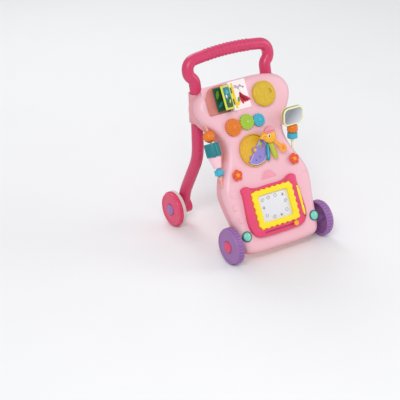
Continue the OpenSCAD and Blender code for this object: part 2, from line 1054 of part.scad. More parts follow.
module flower_button(sx) {
    petal_r = flower_d * 0.24;
    color("#E5561E")
        on_panel()
            translate([sx * flower_x, flower_y, 0]) {
                translate([0, 0, flower_travel + 0.6])
                    union() {
                        cylinder(r = flower_d * 0.3, h = flower_top - flower_travel);
                        linear_extrude(flower_top - flower_travel - 1.5)
                            polygon(flower_outline(flower_d / 2 - petal_r, petal_r));
                    }
                translate([0, 0, -wall - 8])
                    cylinder(r = flower_stem_r, h = wall + 8 + flower_travel + 1);
                translate([0, 0, -wall - 9])
                    cylinder(r = flower_stem_r + 2, h = 4);
            }
}

module left_flower_button() {
    flower_button(-1);
}

module right_flower_button() {
    flower_button(1);
}

// Return spring under a button, drawn as the sleeve that its coils fill
spring_h = 12;
module button_spring(sx) {
    color("#C9CDD2")
        on_panel()
            translate([sx * flower_x, flower_y, -wall - 9 - rest_gap - spring_h])
                difference() {
                    cylinder(r = flower_stem_r, h = spring_h);
                    translate([0, 0, -1])
                        cylinder(r = flower_stem_r - 1.2, h = spring_h + 2);
                }
}

module left_button_spring() {
    button_spring(-1);
}

module right_button_spring() {
    button_spring(1);
}

// ---------------------------------------------------------------- roller in the left waist
rod_x = -118;
rod_z = -15;
rod_r = 2.5;
rod_y0 = 134;
rod_y1 = 306;
// Each piece on the rod: its lowest and highest place along it
bead_span = [165.5, 186.5];
cone_span = [187.5, 214.5];
drum_span = [215.5, 248.5];
ball_span = [249.5, 279.5];
drum_r = 19;

// Turns a shape drawn along z so that it stands on the rod at height y
module on_rod(y) {
    on_panel()
        translate([rod_x, y, rod_z])
            rotate([-90, 0, 0])
                children();
}

module rod_bore(h) {
    translate([0, 0, -1])
        cylinder(r = rod_r + run_gap, h = h + 2);
}

module rod_holes() {
    translate([rod_x, rod_y0 - 1, rod_z])
        rotate([-90, 0, 0])
            cylinder(r = rod_r + run_gap, h = rod_y1 - rod_y0 + 2);
}

module roller_rod() {
    color("#C8D24A")
        on_rod(rod_y0)
            union() {
                cylinder(r = rod_r, h = rod_y1 - rod_y0);
                translate([0, 0, bead_span[0] - rod_y0 - 7.5])
                    cylinder(r1 = 4, r2 = 6, h = 7);
            }
}

module orange_ball() {
    h = ball_span[1] - ball_span[0];
    r = h / 2;
    color("#E8811F")
        on_rod(ball_span[0])
            difference() {
                translate([0, 0, r])
                    sphere(r = r);
                rod_bore(h);
            }
}

module teal_drum() {
    h = drum_span[1] - drum_span[0];
    color("#1F7A80")
        on_rod(drum_span[0])
            difference() {
                cylinder(r = drum_r, h = h);
                rod_bore(h);
            }
}

module pink_cone() {
    h = cone_span[1] - cone_span[0];
    color("#F2C6CF")
        on_rod(cone_span[0])
            difference() {
                cylinder(r1 = 10.5, r2 = drum_r - 2, h = h);
                rod_bore(h);
            }
}

module blue_bead() {
    h = bead_span[1] - bead_span[0];
    r = h / 2;
    color("#52B7CC")
        on_rod(bead_span[0])
            difference() {
                translate([0, 0, r])
                    sphere(r = r);
                rod_bore(h);
            }
}

// ---------------------------------------------------------------- mirror on the right
stem_foot = [101, 173.5, -21.6];
stem_r = 3;
stem_l = 95;
blue_span = [38, 54];
orange_span = [55, 72.5];
mirror_span = [74, 120];
mirror_w = 58;
mirror_t = 12;

// A frame on the stem's foot with z upright in the world
module on_stem(h) {
    on_panel()
        translate(stem_foot)
            rotate([lean - 90, 0, 0])
                translate([0, 0, h])
                    children();
}

module stem_hole() {
    translate(stem_foot)
        rotate([lean - 90, 0, 0])
            translate([0, 0, -1])
                cylinder(r = stem_r + run_gap, h = stem_l);
}

module mirror_stem() {
    color("#F0EFC8")
        on_stem(0)
            union() {
                cylinder(r = stem_r, h = stem_l);
                translate([0, 0, blue_span[0] - 6.5])
                    cylinder(r1 = 4, r2 = 6, h = 6);
            }
}

module stem_bead(s, r) {
    h = s[1] - s[0];
    bore = stem_r + run_gap;
    on_stem(s[0])
        rotate_extrude()
            polygon([[bore, 0], [r - 3, 0], [r, 4], [r, h - 4], [r - 3, h], [bore, h]]);
}

module mirror_blue_bead() {
    color("#52B7CC")
        stem_bead(blue_span, 13);
}

module mirror_orange_bead() {
    color("#E8811F")
        stem_bead(orange_span, 13.5);
}

mirror_rim = 4;
sheet_t = 1.2;
// The mirror's face, as a frame whose z points towards -Y
module on_mirror() {
    h = mirror_span[1] - mirror_span[0];
    on_stem(mirror_span[0])
        translate([0, -mirror_t / 2, h / 2])
            rotate([90, 0, 0])
                children();
}

module mirror_frame() {
    h = mirror_span[1] - mirror_span[0];
    color("#F0EFC8")
        difference() {
            on_mirror()
                difference() {
                    translate([0, 0, -mirror_t])
                        rounded_slab(mirror_w, h, mirror_t, 13);
                    translate([0, 0, -sheet_t - 0.8])
                        rounded_slab(mirror_w - 2 * mirror_rim, h - 2 * mirror_rim, 4, 13 - mirror_rim);
                }
            on_stem(mirror_span[0] - 1)
                cylinder(r = stem_r + run_gap, h = stem_l - mirror_span[0] + 1 + fit_gap);
        }
}

module mirror_sheet() {
    h = mirror_span[1] - mirror_span[0];
    color("#DDE3EA")
        on_mirror()
            translate([0, 0, -sheet_t - 0.7])
                rounded_slab(
                    mirror_w - 2 * mirror_rim - 0.4,
                    h - 2 * mirror_rim - 0.4,
                    sheet_t,
                    13 - mirror_rim
                );
}

// ---------------------------------------------------------------- drawing board
board_mid = [-6, 64];
// How far the board's cheeks stop short of its chin, and how much narrower the chin is
cheek_rise = 20;
chin_inset = 15;
bezel_w = screen_w + 32;
bezel_h = screen_h + 28;
bezel_floor = 5;
slot_y = board_mid.y - board_h / 2 + 11;
slot_w = 5;
knob_travel = 88;
knob_x = 41;
pen_x = board_mid.x + board_w / 2 - 9;
pen_y0 = 18;
pen_y1 = 96;
pen_r = 4;
pen_lift = 9;
ear_r = 15;

module board_frame() {
    color("#E0406F")
        on_panel()
            difference() {
                translate([board_mid.x, board_mid.y, rest_gap]) {
                    translate([0, cheek_rise / 2, 0])
                        rounded_slab(board_w, board_h - 16 - cheek_rise, board_t, 16);
                    for (sx = [-1, 1])
                        translate([sx * (board_w / 2 - ear_r - 5), board_h / 2 - ear_r - 3, 0])
                            cylinder(r = ear_r, h = board_t);
                    translate([0, -8, 0])
                        rounded_slab(board_w - 2 * chin_inset, board_h - 16, board_t, 16);
                }
                translate([board_mid.x, board_mid.y, bezel_floor])
                    rounded_slab(bezel_w + 2 * fit_gap, bezel_h + 2 * fit_gap, board_t, 12);
                translate([board_mid.x, slot_y, board_t - 3])
                    rounded_slab(knob_travel + 12, slot_w, 5, slot_w / 2 - 0.1);
                translate([pen_x, pen_y0 - 2, pen_lift])
                    rotate([-90, 0, 0])
                        cylinder(r = pen_r + 0.6, h = pen_y1 - pen_y0 + 4);
                translate([pen_x - pen_r - 0.6, pen_y0 - 2, pen_lift])
                    cube([2 * pen_r + 1.2, pen_y1 - pen_y0 + 4, board_t]);
            }
}

module board_bezel() {
    color("#F7DF1E")
        on_panel()
            translate([board_mid.x, board_mid.y, bezel_floor + rest_gap])
                difference() {
                    rounded_slab(bezel_w, bezel_h, board_t - bezel_floor + 1.5, 12);
                    translate([0, 0, -1])
                        rounded_slab(screen_w - 6, screen_h - 6, board_t, 6);
                    translate([0, 0, -1])
                        rounded_slab(screen_w + 0.6, screen_h + 0.6, 4, 6);
                }
}

module board_screen() {
    color("#E9E6EA")
        on_panel()
            translate([board_mid.x, board_mid.y, bezel_floor + rest_gap])
                rounded_slab(screen_w, screen_h, 2.8, 6);
}

module eraser_knob() {
    color("#F5A623")
        on_panel()
            translate([board_mid.x + knob_x, slot_y, board_t - 3 + 0.4]) {
                cylinder(r = slot_w / 2 - fit_gap, h = 3.6);
                translate([0, 0, 3.4])
                    cylinder(r = 6.5, h = 5);
            }
}

module drawing_pen() {
    color("#F2D32B")
        on_panel()
            translate([pen_x, pen_y0, pen_lift + 0.2])
                rotate([-90, 0, 0]) {
                    translate([0, 0, 10])
                        cylinder(r = pen_r, h = pen_y1 - pen_y0 - 10);
                    cylinder(r1 = 1, r2 = pen_r, h = 10);
                }
}

// ---------------------------------------------------------------- headlights
module headlights() {
    color("#7FCFBB")
        on_panel()
            for (sx = [-1, 1])
                translate([sx * headlight_at.x, headlight_at.y, 0]) {
                    translate([0, 0, -front_round + 3])
                        cylinder(r = headlight_r - 2 - fit_gap, h = front_round - 2.7);
                    translate([0, 0, 0.2])
                        cylinder(r = headlight_r, h = 3);
                    translate([0, 0, 3])
                        cylinder(r1 = headlight_r - 1.5, r2 = headlight_r - 6, h = 4);
                }
}

front_shell();
rear_shell();
battery_door();
battery_cells();
battery_contacts();
circuit_board();
speaker();
power_switch();
case_screws();
handle();
left_rear_leg();
right_rear_leg();
frame_screws();
front_axle();
rear_axles();
front_left_wheel();
front_right_wheel();
rear_left_wheel();
rear_right_wheel();
front_left_hub_cap();
front_right_hub_cap();
rear_left_hub_cap();
rear_right_hub_cap();
rear_left_grip_ring();
rear_right_grip_ring();
book_base();
book_pin();
book_back_page();
book_front_page();
dial();
orange_gear();
green_gear();
blue_gear();
panel_pins();
picture_disc();
disc_cover();
key_hub();
teal_key();
olive_key();
orange_key();
left_flower_button();
right_flower_button();
left_button_spring();
right_button_spring();
roller_rod();
orange_ball();
teal_drum();
pink_cone();
blue_bead();
mirror_stem();
mirror_frame();
mirror_sheet();
mirror_orange_bead();
mirror_blue_bead();
board_frame();
board_bezel();
board_screen();
eraser_knob();
drawing_pen();
headlights();
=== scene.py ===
import json
import math

import bmesh
import bpy
from bpy.props import FloatProperty, FloatVectorProperty, IntProperty, PointerProperty
from mathutils import Matrix, Vector


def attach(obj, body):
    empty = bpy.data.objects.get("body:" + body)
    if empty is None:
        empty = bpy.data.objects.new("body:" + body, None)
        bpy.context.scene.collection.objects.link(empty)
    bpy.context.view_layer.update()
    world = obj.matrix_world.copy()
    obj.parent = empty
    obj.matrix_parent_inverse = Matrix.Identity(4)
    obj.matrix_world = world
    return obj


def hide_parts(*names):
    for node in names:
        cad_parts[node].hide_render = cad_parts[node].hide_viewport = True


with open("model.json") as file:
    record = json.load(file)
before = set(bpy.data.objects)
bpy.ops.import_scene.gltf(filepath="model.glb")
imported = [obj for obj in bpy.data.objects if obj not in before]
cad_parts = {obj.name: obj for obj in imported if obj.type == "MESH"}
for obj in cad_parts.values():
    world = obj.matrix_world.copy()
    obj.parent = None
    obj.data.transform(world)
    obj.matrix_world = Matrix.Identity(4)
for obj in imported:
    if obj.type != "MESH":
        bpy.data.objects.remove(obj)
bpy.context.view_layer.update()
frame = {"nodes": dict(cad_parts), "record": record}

bl_info = {
    "name": "Baby walker finish",
    "version": (1, 0, 0),
    "blender": (4, 5, 0),
    "location": "3D View > Sidebar > Walker",
    "description": "Finishes a packed baby walker: moulded shells, toys, wheels and stage",
    "category": "Object",
}

MM = 0.001
BORE = 2.6
RECORD = frame["record"]

# The body of each CAD node
NODE_BODY = {n: b for b, nodes in RECORD["behaviour"]["bodies"].items() for n in nodes}

# Frames that the pieces are drawn in: each takes its local z to the way the piece faces
LEAN = math.radians(26)
PANEL = Matrix.Rotation(math.pi / 2 - LEAN, 4, "X")
REAR = PANEL @ Matrix.Rotation(-math.radians(3.02), 4, "X") @ Matrix.Rotation(math.pi, 4, "Y")
ROD = PANEL @ Matrix.Rotation(-math.pi / 2, 4, "X")
STEM = Matrix.Identity(4)
MIRROR = Matrix.Rotation(math.pi / 2, 4, "X")
LEFT = Matrix.Rotation(-math.pi / 2, 4, "Y")
RIGHT = Matrix.Rotation(math.pi / 2, 4, "Y")
HANDLE_TILT = Matrix.Rotation(-math.radians(12), 4, "X")


# ---------------------------------------------------------------- colour and materials
def linear(code):
    """Linear colour from an sRGB hex code."""
    channels = [int(code[i : i + 2], 16) / 255 for i in (1, 3, 5)]
    return tuple(c / 12.92 if c <= 0.04045 else ((c + 0.055) / 1.055) ** 2.4 for c in channels)


def wire(tree, node, inputs):
    """Fills a node's inputs: a socket, or a node's first socket, is linked and a value is written."""
    for key, value in inputs.items():
        if isinstance(value, bpy.types.Node):
            value = value.outputs[0]
        if isinstance(value, bpy.types.NodeSocket):
            tree.links.new(value, node.inputs[key])
        else:
            node.inputs[key].default_value = value
    return node


def put(tree, kind, inputs=None, **settings):
    """Adds a node, sets its properties and fills its inputs."""
    node = tree.nodes.new(kind)
    for key, value in settings.items():
        setattr(node, key, value)
    return wire(tree, node, inputs or {})


def blend(tree, factor, first, second):
    """Goes from the first colour to the second one by factor."""
    return put(tree, "ShaderNodeMix", {0: factor, 6: first, 7: second}, data_type="RGBA").outputs[2]


def span(tree, value, low, high, start=0.0, end=1.0):
    """Takes low to high over to start to end."""
    ends = {"From Min": low, "From Max": high, "To Min": start, "To Max": end}
    return put(tree, "ShaderNodeMapRange", {"Value": value, **ends}).outputs["Result"]


def noise(tree, place, cell_mm, detail):
    """Soft noise whose patches are about cell_mm across."""
    inputs = {"Vector": place, "Scale": 1 / (cell_mm * MM), "Detail": detail}
    return put(tree, "ShaderNodeTexNoise", inputs).outputs["Fac"]


def shade(colour, factor):
    """The colour made lighter or darker, with its alpha."""
    return tuple(min(1.0, c * factor) for c in colour[:3]) + (1.0,)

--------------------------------

▸ **GOAL OF THE EXERCISE**
Print exactly the run of lines that starts at the line with "cad_parts[node].hide_render = cad_parts[node].hide_viewport" and ends at the line with "imported = [obj". Leave out every other line.

▸ **TASK RESPONSE**
        cad_parts[node].hide_render = cad_parts[node].hide_viewport = True


with open("model.json") as file:
    record = json.load(file)
before = set(bpy.data.objects)
bpy.ops.import_scene.gltf(filepath="model.glb")
imported = [obj for obj in bpy.data.objects if obj not in before]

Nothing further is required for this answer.